Born in 1964 in Port of Spain, Trinidad and Tobago, Thomasos emigrated with her family to Canada in 1970, settling in Mississauga, Ontario. Earning her Bachelor of Arts in painting and art history at the University of Toronto in 1987, she went on to receive her MFA in painting and sculpture at the Yale School of Art in 1989.

Her works are accomplished in a semi-abstract style and focus on urban landscapes while conveying themes of slavery, confinement and the story of African and Asian Diaspora. Political in nature, her works were inspired by her extensive travel and development of rapidly growing communities imploring the viewer to consider mass organization as forms and figures stack on top of one another. There is a nod to architectural drawings and blue prints with an emphasis on line and geometry in her works with a strong trace of the artist's gesture.

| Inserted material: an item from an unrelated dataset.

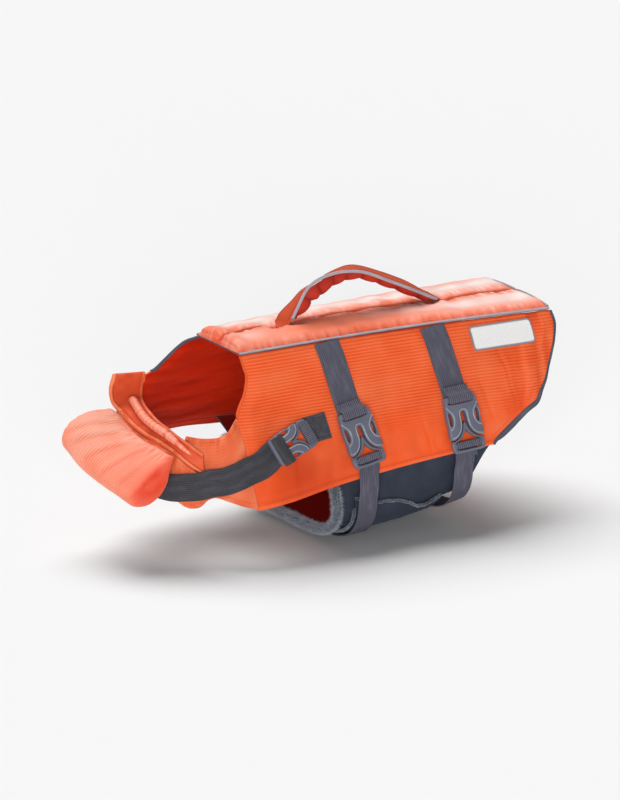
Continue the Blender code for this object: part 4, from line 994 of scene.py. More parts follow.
def moulded_group():
    """Moulded or rubbed surfaces: cloudy tone and a fine grain."""
    tree, place, given, end = group("moulded_surface", ("Colour", "Light"), ("Grain", "Gloss"))
    fine = clouds(tree, place, given["Grain"], 3.0)
    factor = ((clouds(tree, place, 60.0) - 0.4) * 1.1).held()
    colour = blended(tree, factor, given["Colour"], given["Light"])
    return end(colour, fine * 0.22 + given["Gloss"], fine)


CAST_GREY = "A8A6A6"


def finish(name, effect, values, bump, sheen, sheen_tint, specular, cast=1.0):
    """A material whose colour, roughness and relief come from one shared effect.

    The light it throws on things around it keeps only a share of its colour, set by cast.
    """
    made = bpy.data.materials.new(name)
    made.use_nodes = True
    tree = made.node_tree
    if effect is MOULDED:
        place = add_node(tree, "ShaderNodeTexCoord").outputs["Object"]
    else:
        place = add_node(tree, "ShaderNodeUVMap", uv_map="cloth").outputs[0]
    used = add_node(tree, "ShaderNodeGroup", {}, node_tree=effect)
    tree.links.new(place, used.inputs["Place"])
    for label, value in values.items():
        used.inputs[label].default_value = tint(value) if isinstance(value, str) else value
    if "Tone" in used.inputs:
        painted = add_node(tree, "ShaderNodeAttribute", attribute_name="tone")
        tree.links.new(painted.outputs["Fac"], used.inputs["Tone"])
    colour = used.outputs["Colour"]
    if cast < 1:
        thrown = Number(add_node(tree, "ShaderNodeLightPath").outputs["Is Diffuse Ray"])
        colour = blended(tree, thrown * (1 - cast), colour, tint(CAST_GREY))
    strength, distance = bump
    relief = add_node(tree, "ShaderNodeBump", {"Strength": strength, "Distance": distance,
                                               "Height": used.outputs["Height"]})
    shader = tree.nodes["Principled BSDF"]
    for label, value in (("Base Color", colour), ("Roughness", used.outputs["Roughness"]),
                         ("Normal", relief.outputs[0])):
        tree.links.new(value, shader.inputs[label])
    for label, value in (("Sheen Weight", sheen), ("Sheen Roughness", 0.4),
                         ("Sheen Tint", tint(sheen_tint)), ("Specular IOR Level", specular)):
        shader.inputs[label].default_value = value
    return made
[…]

Thomasos was a professor at the Tyler School of Art at Temple University in Philadelphia, and then (beginning in 1995), Associate Professor of Art at  Rutgers University's Arts, Culture and Media Department. She was awarded a 1997 Guggenheim Fellowship, a 1999 Canada Council Millennium Grant, a Pew Fellowship in the Arts, a Joan Mitchell Foundation Award in Painting and completed a travel residency at the American Academy in Rome.  The artist passed away unexpectedly from an allergic reaction during a medical procedure in 2012 in New York.